/CSE_310_Build_Subset_C_Compiler

This repository contains a step by step code implementation for the construction of a compiler for a subset of C language. It was implemented as a part of CSE 310 Compiler Sessional Course

Primary LanguageC++

Build_Subset_C_Compiler

This repository contains a step by step code implementation for the construction of a compiler for a subset of C language

Step 01_Symbol Table Manager

A symbol-table is a data structure maintained by the compilers in order to store information about the occurrence of various entities such as identifiers, objects, function names etc. Information of different entities may include type, value, scope etc.

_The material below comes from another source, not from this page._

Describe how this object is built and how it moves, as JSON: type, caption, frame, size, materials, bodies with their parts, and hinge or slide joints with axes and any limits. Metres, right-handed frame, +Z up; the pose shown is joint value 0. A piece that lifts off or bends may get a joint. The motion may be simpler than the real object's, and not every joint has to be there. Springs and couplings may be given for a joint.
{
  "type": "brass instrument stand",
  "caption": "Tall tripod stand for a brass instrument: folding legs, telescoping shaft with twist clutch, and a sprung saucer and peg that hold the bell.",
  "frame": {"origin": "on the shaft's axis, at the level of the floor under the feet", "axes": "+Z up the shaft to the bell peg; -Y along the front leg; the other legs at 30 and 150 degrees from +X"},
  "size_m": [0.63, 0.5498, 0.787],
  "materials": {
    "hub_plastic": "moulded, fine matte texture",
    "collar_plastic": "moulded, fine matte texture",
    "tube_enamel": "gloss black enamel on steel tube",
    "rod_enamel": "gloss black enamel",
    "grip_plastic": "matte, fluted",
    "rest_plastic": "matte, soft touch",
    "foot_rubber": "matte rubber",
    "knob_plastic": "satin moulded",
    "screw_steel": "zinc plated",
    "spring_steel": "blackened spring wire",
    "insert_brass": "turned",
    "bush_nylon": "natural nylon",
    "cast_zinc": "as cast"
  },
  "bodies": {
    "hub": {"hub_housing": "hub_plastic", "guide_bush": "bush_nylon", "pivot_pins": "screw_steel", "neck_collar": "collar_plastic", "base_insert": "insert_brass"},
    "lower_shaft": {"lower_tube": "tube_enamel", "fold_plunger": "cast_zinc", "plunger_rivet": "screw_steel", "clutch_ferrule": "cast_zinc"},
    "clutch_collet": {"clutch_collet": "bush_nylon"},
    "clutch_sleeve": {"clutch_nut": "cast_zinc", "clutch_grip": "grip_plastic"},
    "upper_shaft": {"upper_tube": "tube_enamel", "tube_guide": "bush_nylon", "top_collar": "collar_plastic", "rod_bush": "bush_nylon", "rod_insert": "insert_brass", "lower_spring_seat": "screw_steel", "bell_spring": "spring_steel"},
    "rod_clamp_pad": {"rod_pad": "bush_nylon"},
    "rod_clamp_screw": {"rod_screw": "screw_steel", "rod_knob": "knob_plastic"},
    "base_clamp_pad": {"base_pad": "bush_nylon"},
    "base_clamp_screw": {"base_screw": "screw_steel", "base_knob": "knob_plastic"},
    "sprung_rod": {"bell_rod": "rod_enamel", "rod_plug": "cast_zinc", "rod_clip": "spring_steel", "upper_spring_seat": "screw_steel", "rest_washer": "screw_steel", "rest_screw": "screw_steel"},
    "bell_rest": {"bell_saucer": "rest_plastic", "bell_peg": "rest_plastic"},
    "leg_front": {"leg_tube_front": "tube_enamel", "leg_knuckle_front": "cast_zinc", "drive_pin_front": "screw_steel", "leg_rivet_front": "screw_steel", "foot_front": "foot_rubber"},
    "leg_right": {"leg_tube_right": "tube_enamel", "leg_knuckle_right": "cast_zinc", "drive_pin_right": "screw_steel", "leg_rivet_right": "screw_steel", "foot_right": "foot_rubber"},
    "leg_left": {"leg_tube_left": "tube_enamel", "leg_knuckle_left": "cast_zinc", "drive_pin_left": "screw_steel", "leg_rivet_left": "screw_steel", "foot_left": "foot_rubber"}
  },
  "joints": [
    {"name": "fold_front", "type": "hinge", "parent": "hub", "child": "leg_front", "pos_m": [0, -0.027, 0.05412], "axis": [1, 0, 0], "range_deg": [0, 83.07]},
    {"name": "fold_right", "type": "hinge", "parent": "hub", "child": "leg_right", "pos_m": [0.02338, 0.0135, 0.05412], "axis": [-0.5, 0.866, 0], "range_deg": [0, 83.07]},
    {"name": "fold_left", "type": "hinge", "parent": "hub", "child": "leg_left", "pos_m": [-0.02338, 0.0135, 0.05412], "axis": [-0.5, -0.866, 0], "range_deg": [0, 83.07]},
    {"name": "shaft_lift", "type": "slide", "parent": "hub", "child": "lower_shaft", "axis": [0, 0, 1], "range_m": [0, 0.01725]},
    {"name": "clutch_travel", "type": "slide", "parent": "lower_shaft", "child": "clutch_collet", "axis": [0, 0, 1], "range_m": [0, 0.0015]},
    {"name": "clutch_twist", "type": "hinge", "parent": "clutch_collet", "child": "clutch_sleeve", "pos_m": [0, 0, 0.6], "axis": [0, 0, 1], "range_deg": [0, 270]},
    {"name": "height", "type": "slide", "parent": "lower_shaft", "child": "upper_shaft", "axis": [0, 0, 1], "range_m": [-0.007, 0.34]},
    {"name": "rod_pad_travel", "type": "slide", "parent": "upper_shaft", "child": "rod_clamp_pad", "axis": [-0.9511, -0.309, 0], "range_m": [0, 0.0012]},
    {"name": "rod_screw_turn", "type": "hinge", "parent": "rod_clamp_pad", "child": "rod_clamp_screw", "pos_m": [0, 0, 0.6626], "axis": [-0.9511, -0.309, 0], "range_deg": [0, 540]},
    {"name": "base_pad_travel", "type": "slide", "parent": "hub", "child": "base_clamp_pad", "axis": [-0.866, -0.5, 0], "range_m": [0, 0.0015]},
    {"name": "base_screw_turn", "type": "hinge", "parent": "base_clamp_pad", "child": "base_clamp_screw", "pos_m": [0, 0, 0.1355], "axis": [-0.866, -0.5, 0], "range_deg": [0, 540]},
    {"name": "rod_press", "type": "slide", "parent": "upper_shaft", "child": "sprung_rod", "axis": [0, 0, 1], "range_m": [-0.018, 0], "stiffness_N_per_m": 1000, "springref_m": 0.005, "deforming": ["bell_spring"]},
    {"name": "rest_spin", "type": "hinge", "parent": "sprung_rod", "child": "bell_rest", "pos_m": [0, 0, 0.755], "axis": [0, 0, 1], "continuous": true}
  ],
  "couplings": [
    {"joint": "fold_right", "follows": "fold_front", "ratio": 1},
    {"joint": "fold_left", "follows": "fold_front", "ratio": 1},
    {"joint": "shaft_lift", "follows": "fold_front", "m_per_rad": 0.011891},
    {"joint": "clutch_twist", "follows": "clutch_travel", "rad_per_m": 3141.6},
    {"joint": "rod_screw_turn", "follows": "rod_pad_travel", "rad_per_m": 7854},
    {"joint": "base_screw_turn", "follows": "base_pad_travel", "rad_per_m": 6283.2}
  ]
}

At the starting phase of constructing a compiler, we will construct a symbol-table which maintains a list of hash tables where each hash table contains information of symbols encountered in a scope of the source program


Step 02_Lexical Analyzer

Lexical analysis is the process of scanning the source program as a sequence of characters and converting them into sequences of tokens. A program that performs this task is called a lexical analyzer or a lexer or a scanner. For example, if a portion of the source program contains int x=5; the scanner would convert in a sequence tokens like <INT><ID,x><ASSIGNOP,=><COST_NUM,5><SEMICOLON>. The task will be performed using a tool named flex (Fast Lexical Analyzer Generator) which is a popular tool for generating scanners


Step 03_Syntax & Semantic Analyzer

In this step, we will construct the last part of the front end of a compiler for a subset of the C language. That means we will perform syntax analysis and semantic analysis with a grammar rule containing function implementation in this step. To do so, we will build a parser with the help of Lex (Flex) and Yacc (Bison)


Step 04_Intermediate Code Generation

In this step, we will generate intermediate code for a source program having no error. That means if our source code does not contain any error, which was to be detected in the previous offline, we will generate intermediate code for the source code. We have picked 8086 assembly language as our intermediate representation.